* Start *

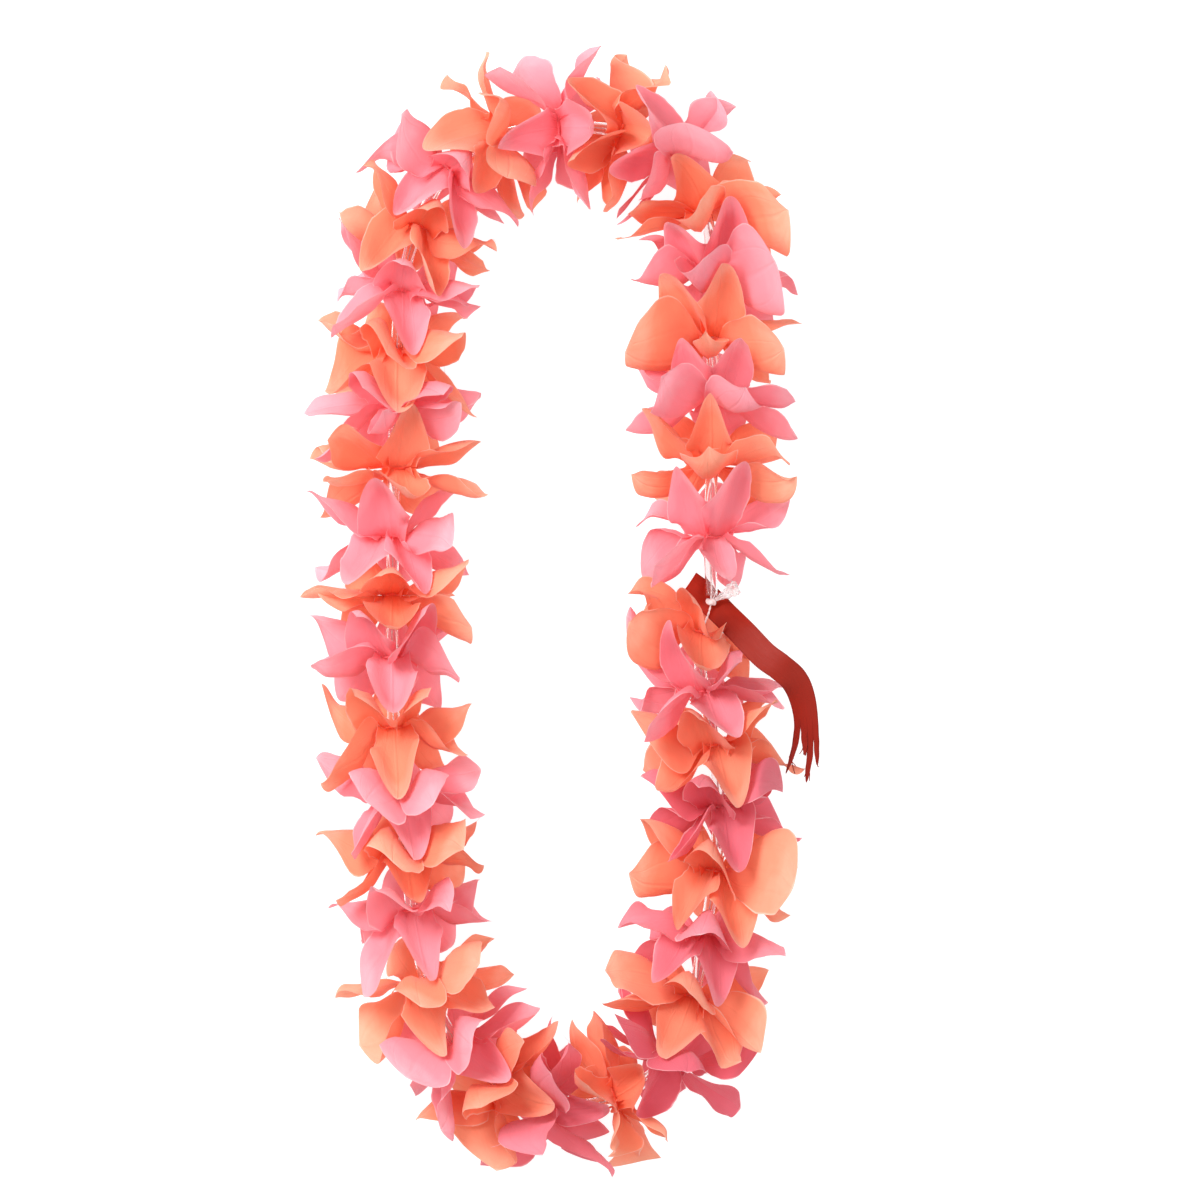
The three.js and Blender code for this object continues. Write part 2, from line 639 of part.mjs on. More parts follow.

* End *
* Start *

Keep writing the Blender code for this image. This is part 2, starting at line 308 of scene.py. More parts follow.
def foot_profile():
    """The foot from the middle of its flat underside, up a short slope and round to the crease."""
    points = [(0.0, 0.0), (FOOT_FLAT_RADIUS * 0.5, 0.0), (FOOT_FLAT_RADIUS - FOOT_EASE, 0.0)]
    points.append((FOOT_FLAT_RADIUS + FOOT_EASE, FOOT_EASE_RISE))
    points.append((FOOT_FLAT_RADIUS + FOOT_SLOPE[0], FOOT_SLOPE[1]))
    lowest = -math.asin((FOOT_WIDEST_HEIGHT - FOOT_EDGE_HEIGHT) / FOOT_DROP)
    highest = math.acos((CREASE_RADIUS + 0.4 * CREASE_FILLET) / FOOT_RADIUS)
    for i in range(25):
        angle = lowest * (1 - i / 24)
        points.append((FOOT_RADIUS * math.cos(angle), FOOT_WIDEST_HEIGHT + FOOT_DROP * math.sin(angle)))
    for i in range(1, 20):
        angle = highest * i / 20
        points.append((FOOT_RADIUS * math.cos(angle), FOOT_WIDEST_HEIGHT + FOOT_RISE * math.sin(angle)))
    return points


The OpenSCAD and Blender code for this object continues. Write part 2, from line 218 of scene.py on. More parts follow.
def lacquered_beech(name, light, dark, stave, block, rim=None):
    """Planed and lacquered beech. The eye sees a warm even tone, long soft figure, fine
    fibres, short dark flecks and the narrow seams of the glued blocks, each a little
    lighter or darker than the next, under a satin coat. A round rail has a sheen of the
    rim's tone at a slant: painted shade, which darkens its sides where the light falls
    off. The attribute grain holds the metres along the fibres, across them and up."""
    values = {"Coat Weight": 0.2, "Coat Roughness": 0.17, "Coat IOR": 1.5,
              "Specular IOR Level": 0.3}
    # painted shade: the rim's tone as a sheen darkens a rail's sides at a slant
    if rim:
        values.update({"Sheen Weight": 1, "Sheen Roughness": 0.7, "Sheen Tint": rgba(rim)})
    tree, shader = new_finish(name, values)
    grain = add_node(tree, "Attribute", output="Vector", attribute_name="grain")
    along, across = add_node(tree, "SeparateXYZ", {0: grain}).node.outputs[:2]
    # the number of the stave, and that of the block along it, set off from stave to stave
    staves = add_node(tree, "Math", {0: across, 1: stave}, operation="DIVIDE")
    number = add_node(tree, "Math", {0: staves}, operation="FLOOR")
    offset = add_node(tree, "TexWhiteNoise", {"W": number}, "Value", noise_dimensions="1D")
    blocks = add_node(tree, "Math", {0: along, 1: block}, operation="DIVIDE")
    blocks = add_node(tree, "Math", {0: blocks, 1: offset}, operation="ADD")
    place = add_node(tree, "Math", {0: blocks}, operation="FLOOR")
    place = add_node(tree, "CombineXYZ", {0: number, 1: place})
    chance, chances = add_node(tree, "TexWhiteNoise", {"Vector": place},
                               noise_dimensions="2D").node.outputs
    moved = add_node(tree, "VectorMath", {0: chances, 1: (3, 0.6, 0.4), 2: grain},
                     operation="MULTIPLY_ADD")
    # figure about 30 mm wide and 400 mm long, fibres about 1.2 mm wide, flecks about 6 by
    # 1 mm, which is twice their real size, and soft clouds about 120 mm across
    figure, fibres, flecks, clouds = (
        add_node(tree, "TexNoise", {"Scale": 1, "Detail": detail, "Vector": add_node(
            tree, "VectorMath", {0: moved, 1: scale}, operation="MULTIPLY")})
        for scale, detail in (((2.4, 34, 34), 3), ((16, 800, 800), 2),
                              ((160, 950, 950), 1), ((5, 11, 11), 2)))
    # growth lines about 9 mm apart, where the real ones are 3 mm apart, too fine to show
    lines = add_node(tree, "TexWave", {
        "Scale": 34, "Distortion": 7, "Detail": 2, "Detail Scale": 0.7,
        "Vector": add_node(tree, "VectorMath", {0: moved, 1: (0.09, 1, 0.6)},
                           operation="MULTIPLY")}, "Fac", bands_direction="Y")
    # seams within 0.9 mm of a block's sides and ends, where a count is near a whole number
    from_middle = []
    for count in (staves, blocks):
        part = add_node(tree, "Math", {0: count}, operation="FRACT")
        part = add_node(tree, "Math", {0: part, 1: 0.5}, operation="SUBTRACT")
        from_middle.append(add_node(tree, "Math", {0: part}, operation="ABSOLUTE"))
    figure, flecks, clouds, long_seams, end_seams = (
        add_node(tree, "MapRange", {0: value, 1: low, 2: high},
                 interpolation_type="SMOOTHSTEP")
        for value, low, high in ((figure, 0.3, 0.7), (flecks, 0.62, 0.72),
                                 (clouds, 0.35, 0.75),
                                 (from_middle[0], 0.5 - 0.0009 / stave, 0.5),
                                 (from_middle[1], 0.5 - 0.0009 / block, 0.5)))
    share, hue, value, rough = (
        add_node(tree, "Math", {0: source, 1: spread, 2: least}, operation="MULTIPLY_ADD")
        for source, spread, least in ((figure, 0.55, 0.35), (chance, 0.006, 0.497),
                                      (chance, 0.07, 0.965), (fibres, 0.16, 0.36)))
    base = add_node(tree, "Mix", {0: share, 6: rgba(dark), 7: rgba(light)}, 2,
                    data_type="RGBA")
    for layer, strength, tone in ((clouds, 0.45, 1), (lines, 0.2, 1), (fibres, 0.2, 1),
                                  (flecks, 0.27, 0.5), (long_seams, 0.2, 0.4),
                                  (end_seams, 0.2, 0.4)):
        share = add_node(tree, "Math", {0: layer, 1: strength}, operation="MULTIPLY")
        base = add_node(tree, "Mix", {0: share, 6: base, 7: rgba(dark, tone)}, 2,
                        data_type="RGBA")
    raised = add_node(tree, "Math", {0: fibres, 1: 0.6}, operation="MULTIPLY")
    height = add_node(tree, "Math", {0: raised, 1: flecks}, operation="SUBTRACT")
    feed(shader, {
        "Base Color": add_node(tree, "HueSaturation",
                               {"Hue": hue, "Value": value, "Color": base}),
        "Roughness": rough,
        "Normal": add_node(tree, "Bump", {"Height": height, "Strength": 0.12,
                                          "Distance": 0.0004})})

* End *
* Start *

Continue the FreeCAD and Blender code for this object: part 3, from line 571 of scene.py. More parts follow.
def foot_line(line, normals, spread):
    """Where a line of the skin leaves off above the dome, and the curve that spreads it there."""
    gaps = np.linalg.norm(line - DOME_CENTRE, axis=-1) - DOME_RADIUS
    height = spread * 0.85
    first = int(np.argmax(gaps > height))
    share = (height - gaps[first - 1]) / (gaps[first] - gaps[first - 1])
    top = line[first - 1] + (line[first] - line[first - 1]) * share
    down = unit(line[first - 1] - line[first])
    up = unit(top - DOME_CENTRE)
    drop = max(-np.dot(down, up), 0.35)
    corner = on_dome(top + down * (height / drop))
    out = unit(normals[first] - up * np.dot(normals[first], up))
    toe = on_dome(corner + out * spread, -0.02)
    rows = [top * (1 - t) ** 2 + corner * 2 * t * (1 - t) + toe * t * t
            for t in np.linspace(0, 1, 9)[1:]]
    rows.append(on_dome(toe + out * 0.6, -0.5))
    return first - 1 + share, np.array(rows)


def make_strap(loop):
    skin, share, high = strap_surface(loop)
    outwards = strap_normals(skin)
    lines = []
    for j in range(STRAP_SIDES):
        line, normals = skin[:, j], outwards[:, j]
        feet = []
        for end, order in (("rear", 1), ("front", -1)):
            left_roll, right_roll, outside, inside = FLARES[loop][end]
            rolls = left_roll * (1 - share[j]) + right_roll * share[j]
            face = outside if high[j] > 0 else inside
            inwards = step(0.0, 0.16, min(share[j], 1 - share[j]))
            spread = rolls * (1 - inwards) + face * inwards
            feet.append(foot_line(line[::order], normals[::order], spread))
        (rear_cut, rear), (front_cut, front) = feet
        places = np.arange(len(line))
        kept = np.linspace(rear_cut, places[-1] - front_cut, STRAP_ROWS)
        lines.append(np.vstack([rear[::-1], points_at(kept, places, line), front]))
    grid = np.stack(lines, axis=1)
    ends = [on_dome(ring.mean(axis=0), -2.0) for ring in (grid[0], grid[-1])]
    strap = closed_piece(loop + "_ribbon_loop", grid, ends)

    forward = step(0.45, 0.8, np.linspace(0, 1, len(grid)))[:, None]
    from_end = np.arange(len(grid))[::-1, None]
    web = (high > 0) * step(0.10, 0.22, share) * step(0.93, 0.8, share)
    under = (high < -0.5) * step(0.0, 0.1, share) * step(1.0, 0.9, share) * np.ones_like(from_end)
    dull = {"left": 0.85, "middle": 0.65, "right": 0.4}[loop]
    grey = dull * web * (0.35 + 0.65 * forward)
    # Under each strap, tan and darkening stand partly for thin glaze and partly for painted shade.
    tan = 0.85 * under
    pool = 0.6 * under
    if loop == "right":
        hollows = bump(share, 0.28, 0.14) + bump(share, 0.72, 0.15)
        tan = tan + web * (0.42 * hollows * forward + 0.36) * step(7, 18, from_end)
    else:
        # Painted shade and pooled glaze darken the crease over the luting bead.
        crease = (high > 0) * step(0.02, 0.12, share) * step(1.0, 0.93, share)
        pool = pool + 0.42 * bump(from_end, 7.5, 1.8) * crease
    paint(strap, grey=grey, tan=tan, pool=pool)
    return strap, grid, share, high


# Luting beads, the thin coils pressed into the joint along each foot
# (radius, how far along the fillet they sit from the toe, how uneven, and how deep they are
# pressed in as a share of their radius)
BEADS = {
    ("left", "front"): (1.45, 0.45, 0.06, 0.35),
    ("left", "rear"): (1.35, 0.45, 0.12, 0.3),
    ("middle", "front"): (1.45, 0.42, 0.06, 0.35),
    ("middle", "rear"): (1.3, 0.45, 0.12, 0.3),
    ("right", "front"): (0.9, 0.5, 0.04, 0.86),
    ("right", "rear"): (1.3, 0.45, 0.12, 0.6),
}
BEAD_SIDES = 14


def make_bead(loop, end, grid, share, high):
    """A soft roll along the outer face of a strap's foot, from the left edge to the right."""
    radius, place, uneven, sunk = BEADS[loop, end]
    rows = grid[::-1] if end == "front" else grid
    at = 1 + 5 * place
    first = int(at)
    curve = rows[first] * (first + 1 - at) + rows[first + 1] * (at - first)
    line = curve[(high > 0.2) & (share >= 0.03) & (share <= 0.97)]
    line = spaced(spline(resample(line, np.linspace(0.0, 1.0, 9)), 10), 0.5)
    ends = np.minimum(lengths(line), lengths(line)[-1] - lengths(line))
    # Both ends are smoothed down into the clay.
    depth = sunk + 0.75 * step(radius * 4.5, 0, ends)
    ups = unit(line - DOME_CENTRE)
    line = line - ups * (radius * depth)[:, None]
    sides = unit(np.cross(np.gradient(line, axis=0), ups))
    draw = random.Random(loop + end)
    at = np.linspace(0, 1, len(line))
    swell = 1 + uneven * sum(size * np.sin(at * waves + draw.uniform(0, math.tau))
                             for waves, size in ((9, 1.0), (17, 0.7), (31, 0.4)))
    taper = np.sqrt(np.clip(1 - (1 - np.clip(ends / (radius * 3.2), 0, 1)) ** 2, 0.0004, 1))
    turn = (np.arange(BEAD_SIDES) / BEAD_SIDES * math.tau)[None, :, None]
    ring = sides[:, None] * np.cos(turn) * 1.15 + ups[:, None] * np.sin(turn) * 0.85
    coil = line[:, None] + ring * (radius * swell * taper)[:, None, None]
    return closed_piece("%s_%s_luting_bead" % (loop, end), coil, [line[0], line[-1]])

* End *

- **Task requirements**
Identify and list each line with the word "object".

- **Response to the exercise**
The three.js and Blender code for this object continues. Write part 2, from line 639 of part.mjs on. More parts follow.
The OpenSCAD and Blender code for this object continues. Write part 2, from line 218 of scene.py on. More parts follow.
Continue the FreeCAD and Blender code for this object: part 3, from line 571 of scene.py. More parts follow.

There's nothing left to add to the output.